Yow was named the 2019 James J. Corbett Memorial Award Recipient by the National Association of Collegiate Directors of Athletics, the highest honor one can achieve in college athletics administration.

Yow retired on May 1, 2019. Boo Corrigan took over as NC State Athletics Director on the same day.

==Head coaching record==

Record table
| Season | Team | Overall | Conference | Standing | Postseason |
Kentucky Wildcats () (1976–1980)
| 1976–77 | Kentucky | 19–7 |  |  |  |
| 1977–78 | Kentucky | 23–12 |  |  |  |
| 1978–79 | Kentucky | 13–16 |  |  |  |
| 1979–80 | Kentucky | 24–5 |  |  |  |
| Kentucky: |  | 79–40 (.664) |  |  |  |  |  |  |
Oral Roberts Titans () (1981–1983)
| 1981–82 | Oral Roberts | 14–10 |  |  |  |
| 1982–83 | Oral Roberts | 26–1 |  |  |  |
| Oral Roberts: |  | 40–11 (.784) |  |  |  |  |  |  |
Florida Gators (Southeastern Conference) (1983–1985)
| 1983–84 | Florida | 19–9 | 2–6 | 5th (East) |  |
| 1984–85 | Florida | 22–9 | 4–4 | T–2nd (East) |  |
| Florida: |  | 41–18 (.695) | 6–10 (.375) |  |  |  |  |  |
| Total: |  | 160–69 (.699) |  |  |  |  |  |  |  |
National champion Postseason invitational champion Conference regular season champion Conference regular season and conference tournament champion Division regular season champion Division regular season and conference tournament champion Conference tournament champion

==Personal life==
Yow's two sisters also have been employed in athletics.
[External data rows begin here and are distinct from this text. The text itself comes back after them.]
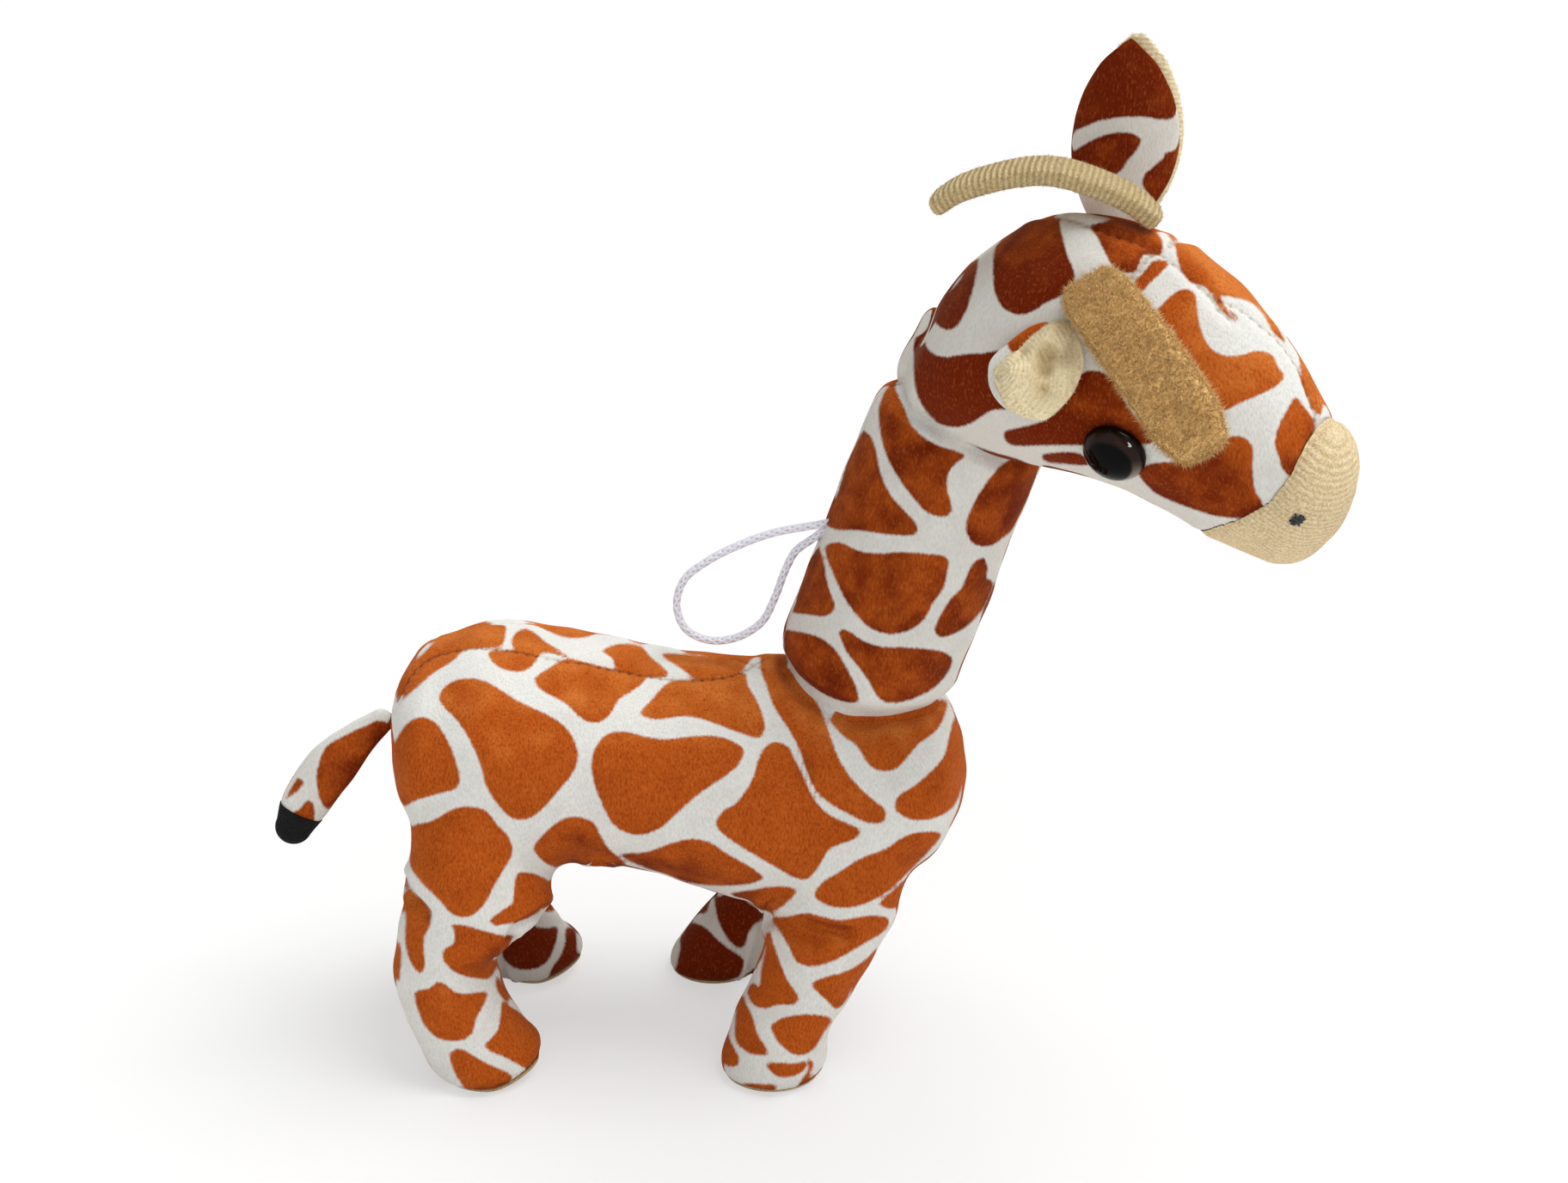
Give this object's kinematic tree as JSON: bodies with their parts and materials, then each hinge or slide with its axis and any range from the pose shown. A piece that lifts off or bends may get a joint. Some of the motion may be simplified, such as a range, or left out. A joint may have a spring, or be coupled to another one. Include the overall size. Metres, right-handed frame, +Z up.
{
  "type": "plush giraffe",
  "caption": "Stuffed giraffe with a printed plush cover, knitted muzzle and horns, safety eyes, a tail and a hanging loop, standing with its head turned.",
  "frame": {"origin": "on the floor under the middle of the giraffe's box, loop left out", "axes": "+X from the rump to the chest, +Y to the giraffe's left, +Z up; it stands on its four soles"},
  "size_m": [0.2578, 0.1266, 0.2561],
  "materials": {
    "print_plush": "matte",
    "gusset_plush": "matte",
    "tan_knit": "matte",
    "tan_lining": "matte",
    "stuffing": "matte",
    "black_felt": "matte",
    "braided_cord": "matte",
    "nostril_thread": "matte",
    "eye_lens": "gloss",
    "eye_pupil": "gloss",
    "eye_washer": "matte"
  },
  "bodies": {
    "torso": {"torso_near_panel": "print_plush", "torso_far_panel": "print_plush", "back_gusset": "gusset_plush", "torso_stuffing": "stuffing"},
    "neck": {"neck_cover": "print_plush", "neck_stuffing": "stuffing"},
    "head": {"head_near_panel": "print_plush", "head_far_panel": "print_plush", "muzzle_cover": "tan_knit", "head_stuffing": "stuffing", "far_eye_lens": "eye_lens", "far_eye_pupil_and_shank": "eye_pupil", "far_eye_lock_washer": "eye_washer", "near_eye_lens": "eye_lens", "near_eye_pupil_and_shank": "eye_pupil", "near_eye_lock_washer": "eye_washer", "far_nostril_stitch": "nostril_thread", "near_nostril_stitch": "nostril_thread"},
    "far_horn": {"far_horn": "tan_knit"},
    "far_ear": {"far_ear_lining": "tan_lining", "far_ear_outer": "print_plush"},
    "near_horn": {"near_horn": "tan_knit"},
    "near_ear": {"near_ear_lining": "tan_lining", "near_ear_outer": "print_plush"},
    "tail": {"tail": "print_plush", "tail_tip": "black_felt"},
    "hanging_loop": {"hanging_loop": "braided_cord"},
    "near_hind_leg": {"near_hind_leg_cover": "print_plush", "near_hind_leg_stuffing": "stuffing", "near_hind_sole": "tan_lining"},
    "far_hind_leg": {"far_hind_leg_cover": "print_plush", "far_hind_leg_stuffing": "stuffing", "far_hind_sole": "tan_lining"},
    "near_front_leg": {"near_front_leg_cover": "print_plush", "near_front_leg_stuffing": "stuffing", "near_front_sole": "tan_lining"},
    "far_front_leg": {"far_front_leg_cover": "print_plush", "far_front_leg_stuffing": "stuffing", "far_front_sole": "tan_lining"}
  },
  "joints": [
    {"name": "neck_bend", "type": "hinge", "parent": "torso", "child": "neck", "pos_m": [0.02273, 0.02602, 0.09806], "axis": [0, 1, 0], "range_deg": [-5, 10], "stiffness_Nm_per_rad": 1},
    {"name": "head_nod", "type": "hinge", "parent": "neck", "child": "head", "pos_m": [0.05075, 0.02602, 0.17299], "axis": [0.6111, 0.7661, 0.199], "range_deg": [-10, 10], "stiffness_Nm_per_rad": 0.6},
    {"name": "near_hind_leg_swing", "type": "hinge", "parent": "torso", "child": "near_hind_leg", "pos_m": [-0.07282, 0.00802, 0.07], "axis": [0, 1, 0], "range_deg": [-12, 12], "stiffness_Nm_per_rad": 1},
    {"name": "far_hind_leg_swing", "type": "hinge", "parent": "torso", "child": "far_hind_leg", "pos_m": [-0.07282, 0.04402, 0.07], "axis": [0, 1, 0], "range_deg": [-12, 12], "stiffness_Nm_per_rad": 1},
    {"name": "near_front_leg_swing", "type": "hinge", "parent": "torso", "child": "near_front_leg", "pos_m": [0.01832, 0.00802, 0.062], "axis": [0, 1, 0], "range_deg": [-12, 12], "stiffness_Nm_per_rad": 1},
    {"name": "far_front_leg_swing", "type": "hinge", "parent": "torso", "child": "far_front_leg", "pos_m": [0.01832, 0.04402, 0.062], "axis": [0, 1, 0], "range_deg": [-12, 12], "stiffness_Nm_per_rad": 1},
    {"name": "tail_lift", "type": "hinge", "parent": "torso", "child": "tail", "pos_m": [-0.09892, 0.02602, 0.0886], "axis": [0, 1, 0], "range_deg": [-25, 35], "stiffness_Nm_per_rad": 0.02},
    {"name": "far_horn_lift", "type": "hinge", "parent": "head", "child": "far_horn", "pos_m": [0.08316, -0.00501, 0.2208], "axis": [0.2101, 0.9733, 0.093], "range_deg": [0, 30], "stiffness_Nm_per_rad": 0.01},
    {"name": "near_horn_lift", "type": "hinge", "parent": "head", "child": "near_horn", "pos_m": [0.06791, -0.02191, 0.20837], "axis": [-0.8531, -0.042, -0.5201], "range_deg": [0, 30], "stiffness_Nm_per_rad": 0.01},
    {"name": "far_ear_flop", "type": "hinge", "parent": "head", "child": "far_ear", "pos_m": [0.07988, 0.01888, 0.21498], "axis": [0.9363, -0.3501, -0.028], "range_deg": [-20, 20], "stiffness_Nm_per_rad": 0.01},
    {"name": "near_ear_flop", "type": "hinge", "parent": "head", "child": "near_ear", "pos_m": [0.06337, -0.02291, 0.19133], "axis": [0.4791, -0.4231, -0.7691], "range_deg": [-20, 20], "stiffness_Nm_per_rad": 0.01},
    {"name": "loop_swing", "type": "hinge", "parent": "neck", "child": "hanging_loop", "pos_m": [0.0131, 0.02602, 0.1415], "axis": [0, 1, 0], "range_deg": [-2, 15], "stiffness_Nm_per_rad": 0.01}
  ]
}
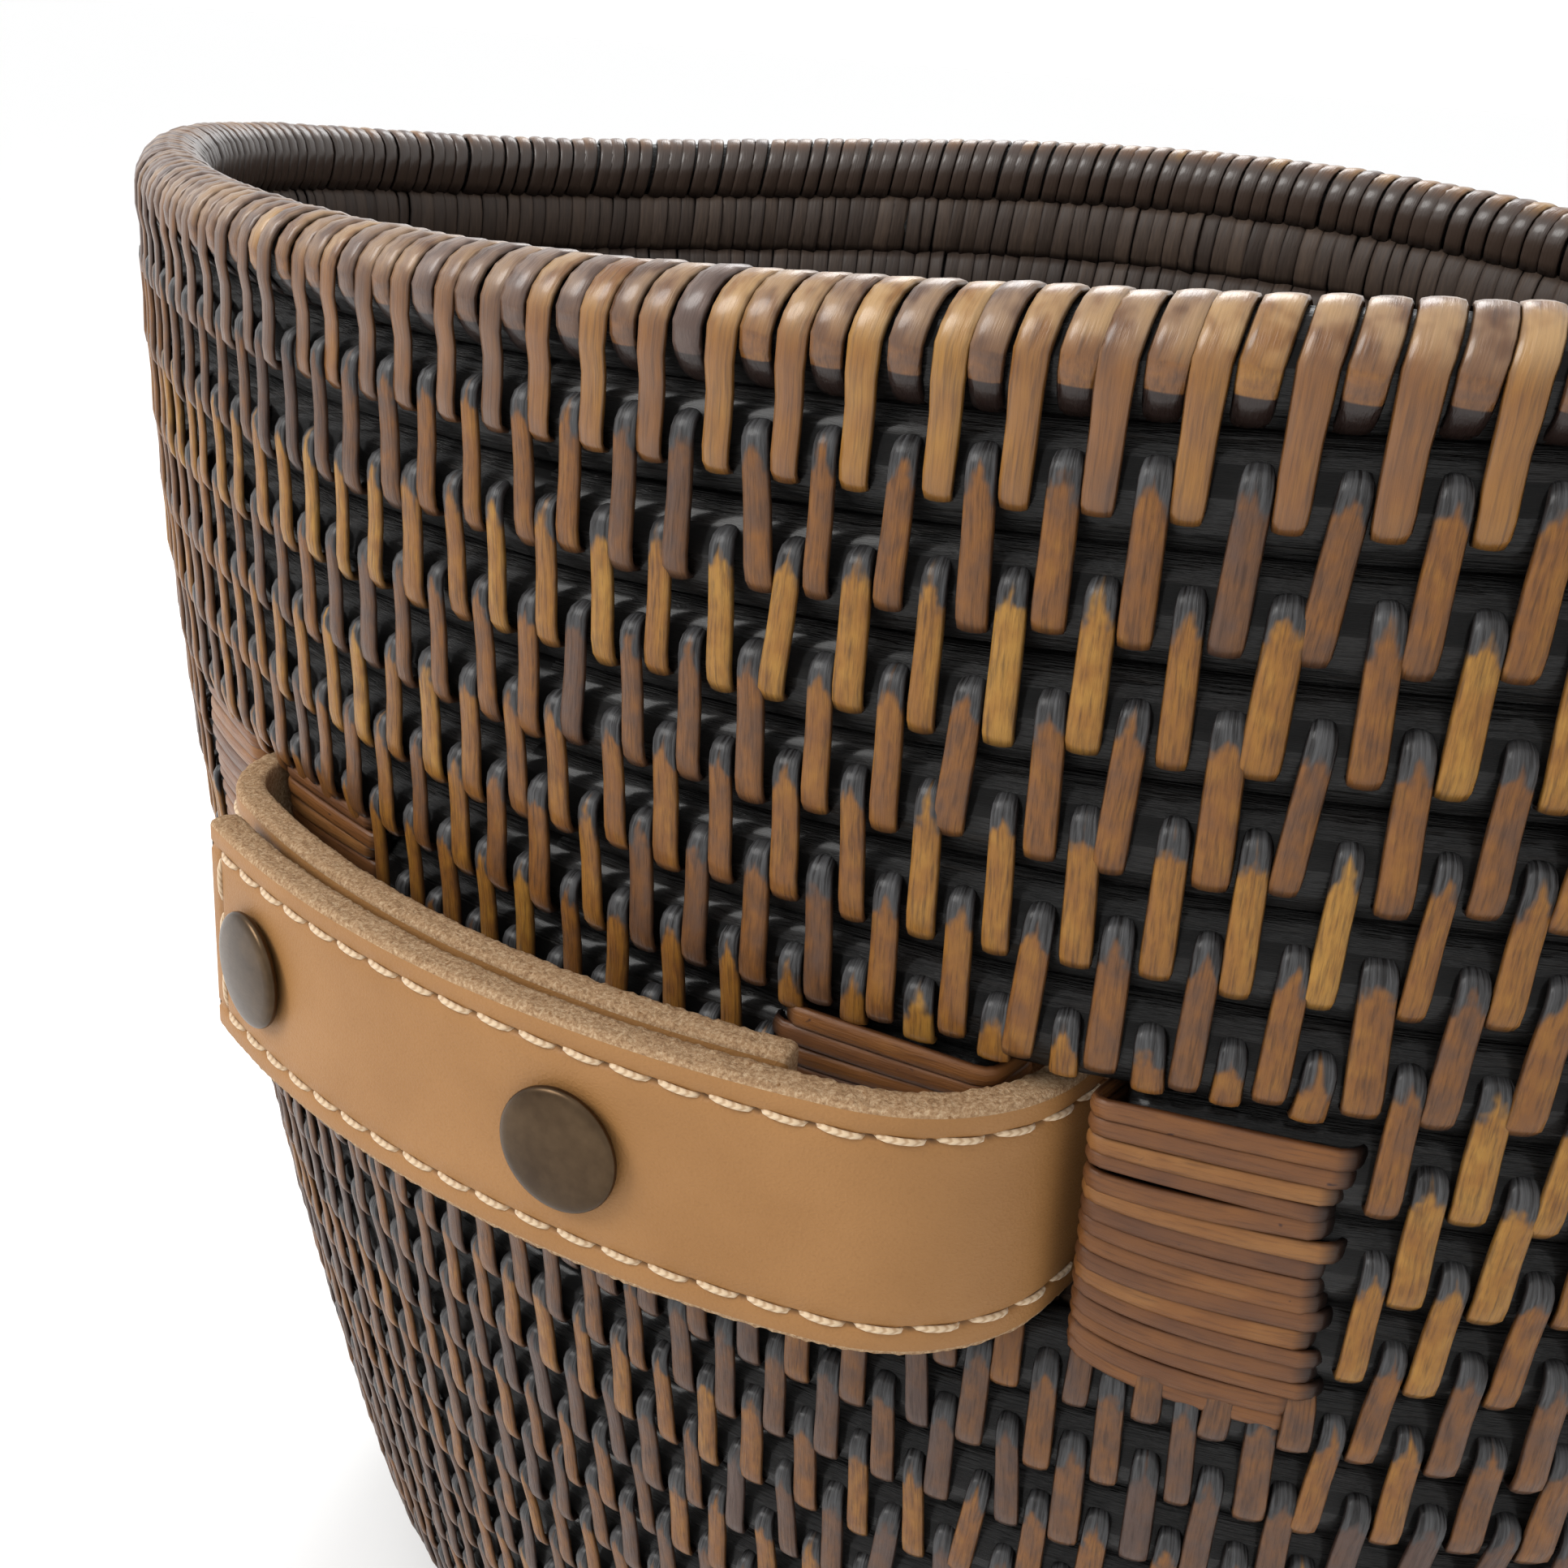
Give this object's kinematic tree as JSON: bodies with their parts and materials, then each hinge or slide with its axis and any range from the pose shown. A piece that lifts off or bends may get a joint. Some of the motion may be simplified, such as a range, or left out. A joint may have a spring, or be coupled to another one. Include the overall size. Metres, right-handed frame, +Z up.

Kay Yow was head coach of the NC State women's basketball team, and Susan Yow became the first female All American at NC State in 1975-76. Susan went on to coach women's basketball at multiple schools, with her last stop at Queens University in Charlotte, NC before retiring. Her brother, Ron, signed a football scholarship at Clemson University in 1967 and played there for two years. Her cousin, Virgil Yow, served as head basketball coach at High Point University, where he allowed the first female to play on the men's team. All three of the Yow sisters, along with Virgil Yow, have been inducted into the State of North Carolina Sports Hall of Fame.